個人事業主は原則常時5人以上の従業員を雇用している場合を除き社会保険への加入は任意となりますが、法人においては一人法人であっても役員報酬を支給する場合は健康保険・厚生年金保険の加入が必要となり保険料負担が発生します。

個人事業主において負担していた国民健康保険・国民年金と比較して、法人成り後の社会保険の負担の方が大きくなるケースがあります。

(4)赤字でも必ず税金が生じる

事業が赤字になってしまった場合、個人事業主であれば所得税や住民税の負担はありません。

法人においては、法人税や法人住民税の法人割などは負担がありませんが、法人住民税の均等割は所得額ではなく法人の規模によって納める税額が決定されます。そのため、赤字であっても法人住民税は必ず納付しなければなりません。

納める法人住民税均等割の額は事業所のある自治体によって税率が異なりますが、東京都の場合は、最低でも7万円の法人住民税が課税されます。

法人成りを検討すべきタイミングとは?

個人事業主が法人成りするタイミングについて解説します。法人成りの最適なタイミングは、主に以下がポイントとなります。

(1)個人事業の所得が800万円を超えたとき

法人成りする最適なタイミングの目安は、個人事業主の事業所得が800万円を超えるときと一般的に言われています。事業所得が800万円を超えたら、個人事業主の所得税よりも、法人の法人税のほうが税負担を軽減できる可能性があります。法人成りして節税効果が期待できる目安の金額になるため、事業所得が800万円を超える場合は法人成りを検討してみましょう。

所得税率と法人税率の違いは以下の通りですが、前提や条件により計算が異なるため、税額のシミュレーションについては、税理士等の専門家へ相談することをおすすめします。

<所得税と法人税の税率の違い>


(2)売上高が1,000万円を超えたとき

消費税の観点からは、年間の課税売上高が1,000万円を超えたタイミングが、法人成りを検討する一つの目安となります。個人事業主の場合、基準期間(通常は2年前)の課税売上高が1,000万円を超えると、原則としてその2年後から消費税の課税事業者となり、消費税の納税義務が発生します。しかし、このタイミングで法人化を行えば、新たに設立された法人には基準期間が存在しないため、原則として設立初年度と翌年度の2年間は消費税の免税事業者となることが可能です。

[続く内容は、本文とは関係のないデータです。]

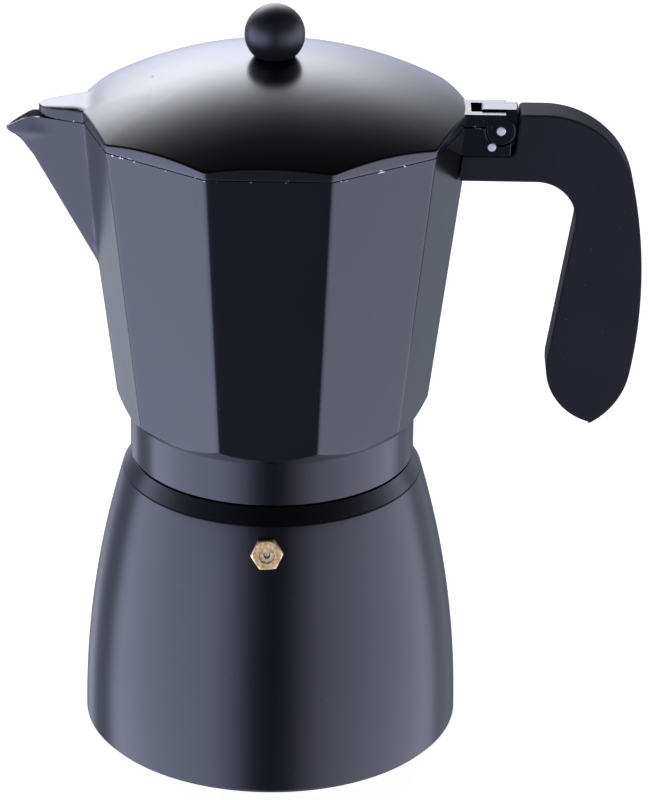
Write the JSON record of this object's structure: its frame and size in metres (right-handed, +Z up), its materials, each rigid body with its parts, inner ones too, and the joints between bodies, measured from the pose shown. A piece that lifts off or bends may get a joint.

なお、法人でインボイス制度に登録する場合や、設立時の資本金が1,000万円以上である場合など一定の場合は、法人設立初年度から消費税の課税事業者となるため、注意が必要です。

(3)事業拡大や資金調達を検討しているとき

事業を拡大し規模を大きくするために外部からの資金調達を検討する場合も、法人成りの検討タイミングです。個人事業主は法人と比べて社会的信用を低く見られる可能性があり、金融機関からの借入や外部からの出資といった資金調達で不利となる可能性があります。

また、法人化することで、法人のみが活用できる補助金や助成金を利用することも可能となります。

まとめ

 個人事業主が法人成りするタイミングは、利益や売上を考慮して見極めることが重要となります。一般的には、事業所得800万円、売上1,000万円を超えたあたりで法人成りを検討すると良いとされていますが、役員報酬分配後の社会保険料や個人の所得税なども考慮しなければなりません。

また、株式会社や合同会社の設立には、登記費用なども必要となり、社会保険の加入なども生じることから、自身の状況や方針に応じて総合的に判断することが必要となります。

法人成りの最適なタイミングは、税理士などの専門家とシミュレーションを行いながら、相談して決めることをおすすめします。